* Begin *

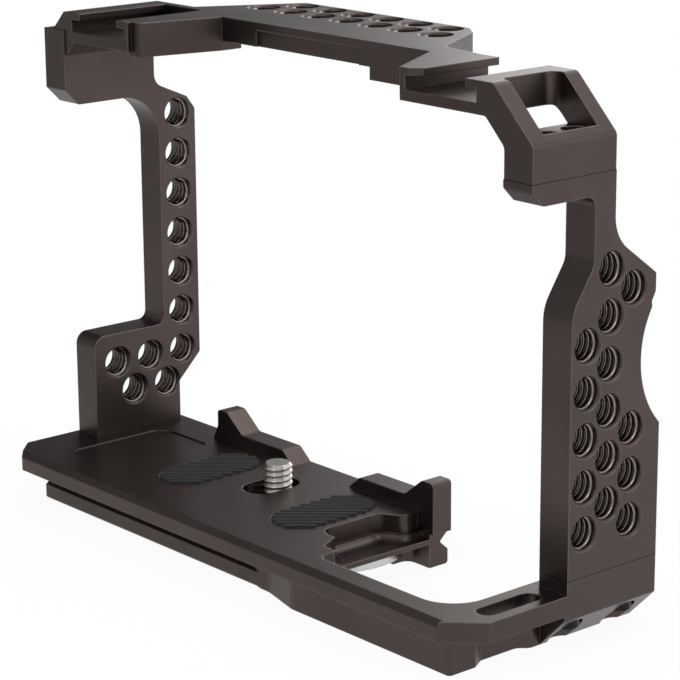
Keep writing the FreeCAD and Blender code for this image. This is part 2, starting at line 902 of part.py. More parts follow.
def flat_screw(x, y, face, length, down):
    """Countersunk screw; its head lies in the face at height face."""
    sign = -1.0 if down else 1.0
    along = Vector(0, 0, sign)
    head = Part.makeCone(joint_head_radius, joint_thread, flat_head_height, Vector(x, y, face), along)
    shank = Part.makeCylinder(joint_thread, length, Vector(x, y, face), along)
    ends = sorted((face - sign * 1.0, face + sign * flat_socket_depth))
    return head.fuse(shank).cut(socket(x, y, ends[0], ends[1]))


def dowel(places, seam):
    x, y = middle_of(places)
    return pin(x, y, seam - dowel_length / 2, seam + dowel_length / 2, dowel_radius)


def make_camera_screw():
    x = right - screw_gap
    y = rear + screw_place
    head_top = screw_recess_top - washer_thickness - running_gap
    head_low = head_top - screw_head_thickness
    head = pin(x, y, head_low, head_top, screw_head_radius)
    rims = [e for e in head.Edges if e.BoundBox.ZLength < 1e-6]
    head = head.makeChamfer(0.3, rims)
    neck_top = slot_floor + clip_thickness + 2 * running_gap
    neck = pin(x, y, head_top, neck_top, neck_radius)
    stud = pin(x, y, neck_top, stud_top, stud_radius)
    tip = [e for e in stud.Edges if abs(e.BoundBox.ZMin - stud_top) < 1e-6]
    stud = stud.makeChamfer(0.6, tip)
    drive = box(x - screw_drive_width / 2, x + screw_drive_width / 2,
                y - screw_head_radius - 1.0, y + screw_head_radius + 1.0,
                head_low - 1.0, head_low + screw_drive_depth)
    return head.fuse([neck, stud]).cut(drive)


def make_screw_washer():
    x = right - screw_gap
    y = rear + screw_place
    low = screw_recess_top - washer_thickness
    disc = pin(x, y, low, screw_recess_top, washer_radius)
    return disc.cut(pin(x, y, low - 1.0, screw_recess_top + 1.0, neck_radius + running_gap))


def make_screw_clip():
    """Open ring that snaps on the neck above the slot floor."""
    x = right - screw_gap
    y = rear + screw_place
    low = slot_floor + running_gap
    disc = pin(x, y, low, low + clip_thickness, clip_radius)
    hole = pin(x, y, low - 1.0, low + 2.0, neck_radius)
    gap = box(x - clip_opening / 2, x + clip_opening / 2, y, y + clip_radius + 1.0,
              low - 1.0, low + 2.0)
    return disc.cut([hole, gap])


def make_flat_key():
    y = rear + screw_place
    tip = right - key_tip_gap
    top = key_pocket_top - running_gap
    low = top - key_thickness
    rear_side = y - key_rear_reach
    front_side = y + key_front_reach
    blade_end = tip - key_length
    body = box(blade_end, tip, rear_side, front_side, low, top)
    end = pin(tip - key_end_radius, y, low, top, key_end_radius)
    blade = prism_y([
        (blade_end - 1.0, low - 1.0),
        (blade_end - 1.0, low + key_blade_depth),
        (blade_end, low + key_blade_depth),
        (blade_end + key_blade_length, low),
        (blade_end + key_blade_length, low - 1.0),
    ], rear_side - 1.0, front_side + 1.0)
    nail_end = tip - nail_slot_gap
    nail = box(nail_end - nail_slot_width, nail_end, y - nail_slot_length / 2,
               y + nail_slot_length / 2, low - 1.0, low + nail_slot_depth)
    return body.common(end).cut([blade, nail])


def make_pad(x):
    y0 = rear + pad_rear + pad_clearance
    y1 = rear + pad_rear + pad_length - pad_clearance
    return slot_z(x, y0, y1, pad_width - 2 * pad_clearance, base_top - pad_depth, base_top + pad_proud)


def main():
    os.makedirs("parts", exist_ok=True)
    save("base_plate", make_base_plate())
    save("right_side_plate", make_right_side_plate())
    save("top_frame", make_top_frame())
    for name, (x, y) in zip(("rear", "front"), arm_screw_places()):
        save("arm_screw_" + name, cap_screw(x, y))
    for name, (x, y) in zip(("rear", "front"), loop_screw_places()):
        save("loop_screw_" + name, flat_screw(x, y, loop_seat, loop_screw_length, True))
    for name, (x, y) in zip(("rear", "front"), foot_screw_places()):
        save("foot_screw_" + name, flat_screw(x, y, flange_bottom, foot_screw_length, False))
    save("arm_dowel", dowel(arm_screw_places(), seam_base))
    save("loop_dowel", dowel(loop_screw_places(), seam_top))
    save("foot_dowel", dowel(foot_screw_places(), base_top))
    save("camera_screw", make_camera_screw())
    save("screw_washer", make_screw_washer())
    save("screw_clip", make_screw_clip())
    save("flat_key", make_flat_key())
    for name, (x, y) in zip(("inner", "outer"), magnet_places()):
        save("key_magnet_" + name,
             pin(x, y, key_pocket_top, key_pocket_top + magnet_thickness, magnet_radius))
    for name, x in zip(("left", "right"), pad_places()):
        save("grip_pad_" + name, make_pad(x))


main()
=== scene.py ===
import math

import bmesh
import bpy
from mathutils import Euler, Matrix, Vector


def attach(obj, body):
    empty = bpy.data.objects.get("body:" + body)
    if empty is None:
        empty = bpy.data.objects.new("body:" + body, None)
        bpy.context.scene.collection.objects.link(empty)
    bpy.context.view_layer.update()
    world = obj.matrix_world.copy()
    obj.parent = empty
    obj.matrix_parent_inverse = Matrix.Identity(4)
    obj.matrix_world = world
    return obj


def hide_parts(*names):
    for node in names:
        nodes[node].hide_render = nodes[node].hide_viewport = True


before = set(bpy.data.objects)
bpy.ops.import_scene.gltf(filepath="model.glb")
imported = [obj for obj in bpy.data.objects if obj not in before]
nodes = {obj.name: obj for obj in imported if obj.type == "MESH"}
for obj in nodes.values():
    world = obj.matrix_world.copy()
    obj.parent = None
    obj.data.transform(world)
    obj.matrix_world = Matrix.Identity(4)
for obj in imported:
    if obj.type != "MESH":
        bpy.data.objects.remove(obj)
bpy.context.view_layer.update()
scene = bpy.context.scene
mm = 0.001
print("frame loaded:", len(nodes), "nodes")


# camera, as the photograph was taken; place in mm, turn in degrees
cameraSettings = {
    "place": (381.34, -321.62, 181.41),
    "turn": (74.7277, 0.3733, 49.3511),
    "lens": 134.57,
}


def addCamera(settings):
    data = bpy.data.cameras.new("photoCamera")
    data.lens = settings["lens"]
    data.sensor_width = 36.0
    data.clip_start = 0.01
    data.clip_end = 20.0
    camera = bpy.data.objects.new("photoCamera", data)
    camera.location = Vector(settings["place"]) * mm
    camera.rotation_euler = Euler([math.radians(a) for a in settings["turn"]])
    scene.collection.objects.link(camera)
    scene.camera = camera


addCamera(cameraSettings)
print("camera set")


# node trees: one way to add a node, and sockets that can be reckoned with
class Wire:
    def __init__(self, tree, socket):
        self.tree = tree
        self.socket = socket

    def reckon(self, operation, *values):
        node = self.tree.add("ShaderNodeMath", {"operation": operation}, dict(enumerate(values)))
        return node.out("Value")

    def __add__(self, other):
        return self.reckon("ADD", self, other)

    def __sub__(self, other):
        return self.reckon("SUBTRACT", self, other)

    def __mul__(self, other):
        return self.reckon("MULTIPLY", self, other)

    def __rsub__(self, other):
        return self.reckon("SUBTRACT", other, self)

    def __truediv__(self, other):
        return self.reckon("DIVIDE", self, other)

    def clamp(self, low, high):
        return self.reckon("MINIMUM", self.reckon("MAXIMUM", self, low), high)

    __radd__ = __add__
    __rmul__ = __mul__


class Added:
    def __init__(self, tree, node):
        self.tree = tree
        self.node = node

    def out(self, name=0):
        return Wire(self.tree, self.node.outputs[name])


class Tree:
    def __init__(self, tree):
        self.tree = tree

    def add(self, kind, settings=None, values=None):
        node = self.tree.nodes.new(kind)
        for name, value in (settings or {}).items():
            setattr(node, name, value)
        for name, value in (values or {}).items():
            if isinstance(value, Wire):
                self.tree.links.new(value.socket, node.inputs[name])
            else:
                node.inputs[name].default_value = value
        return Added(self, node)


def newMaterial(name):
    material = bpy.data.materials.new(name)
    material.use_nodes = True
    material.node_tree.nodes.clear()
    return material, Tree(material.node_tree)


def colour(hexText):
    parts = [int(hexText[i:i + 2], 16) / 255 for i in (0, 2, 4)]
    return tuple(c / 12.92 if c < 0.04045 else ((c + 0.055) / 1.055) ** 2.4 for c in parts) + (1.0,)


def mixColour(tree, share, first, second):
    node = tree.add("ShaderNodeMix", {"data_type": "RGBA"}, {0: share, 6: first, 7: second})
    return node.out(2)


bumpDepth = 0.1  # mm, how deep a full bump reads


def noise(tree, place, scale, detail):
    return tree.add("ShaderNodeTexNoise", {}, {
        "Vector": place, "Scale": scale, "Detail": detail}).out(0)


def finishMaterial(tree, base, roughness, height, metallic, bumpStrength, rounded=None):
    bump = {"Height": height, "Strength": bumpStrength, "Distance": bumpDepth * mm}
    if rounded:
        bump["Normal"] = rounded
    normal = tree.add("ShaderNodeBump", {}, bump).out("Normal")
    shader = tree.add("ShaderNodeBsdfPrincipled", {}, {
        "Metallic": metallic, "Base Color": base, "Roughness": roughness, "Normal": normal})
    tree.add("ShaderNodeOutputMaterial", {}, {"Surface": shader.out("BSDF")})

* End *

◆ **WHAT NEEDS TO BE DONE**: Return exactly the opening lines of the listing above, ending with the line that has "return disc.cut(pin(x, y, low".

◆ **PROBLEM SOLUTION**:
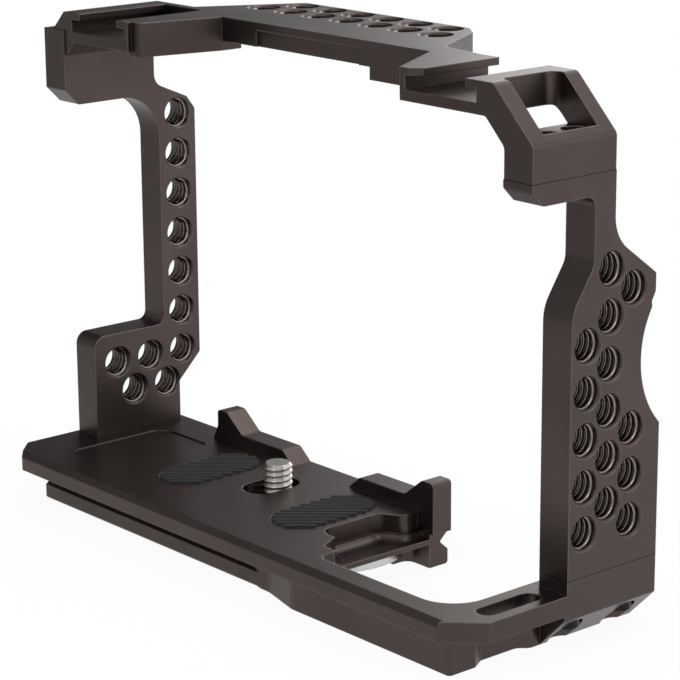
Keep writing the FreeCAD and Blender code for this image. This is part 2, starting at line 902 of part.py. More parts follow.
def flat_screw(x, y, face, length, down):
    """Countersunk screw; its head lies in the face at height face."""
    sign = -1.0 if down else 1.0
    along = Vector(0, 0, sign)
    head = Part.makeCone(joint_head_radius, joint_thread, flat_head_height, Vector(x, y, face), along)
    shank = Part.makeCylinder(joint_thread, length, Vector(x, y, face), along)
    ends = sorted((face - sign * 1.0, face + sign * flat_socket_depth))
    return head.fuse(shank).cut(socket(x, y, ends[0], ends[1]))


def dowel(places, seam):
    x, y = middle_of(places)
    return pin(x, y, seam - dowel_length / 2, seam + dowel_length / 2, dowel_radius)


def make_camera_screw():
    x = right - screw_gap
    y = rear + screw_place
    head_top = screw_recess_top - washer_thickness - running_gap
    head_low = head_top - screw_head_thickness
    head = pin(x, y, head_low, head_top, screw_head_radius)
    rims = [e for e in head.Edges if e.BoundBox.ZLength < 1e-6]
    head = head.makeChamfer(0.3, rims)
    neck_top = slot_floor + clip_thickness + 2 * running_gap
    neck = pin(x, y, head_top, neck_top, neck_radius)
    stud = pin(x, y, neck_top, stud_top, stud_radius)
    tip = [e for e in stud.Edges if abs(e.BoundBox.ZMin - stud_top) < 1e-6]
    stud = stud.makeChamfer(0.6, tip)
    drive = box(x - screw_drive_width / 2, x + screw_drive_width / 2,
                y - screw_head_radius - 1.0, y + screw_head_radius + 1.0,
                head_low - 1.0, head_low + screw_drive_depth)
    return head.fuse([neck, stud]).cut(drive)


def make_screw_washer():
    x = right - screw_gap
    y = rear + screw_place
    low = screw_recess_top - washer_thickness
    disc = pin(x, y, low, screw_recess_top, washer_radius)
    return disc.cut(pin(x, y, low - 1.0, screw_recess_top + 1.0, neck_radius + running_gap))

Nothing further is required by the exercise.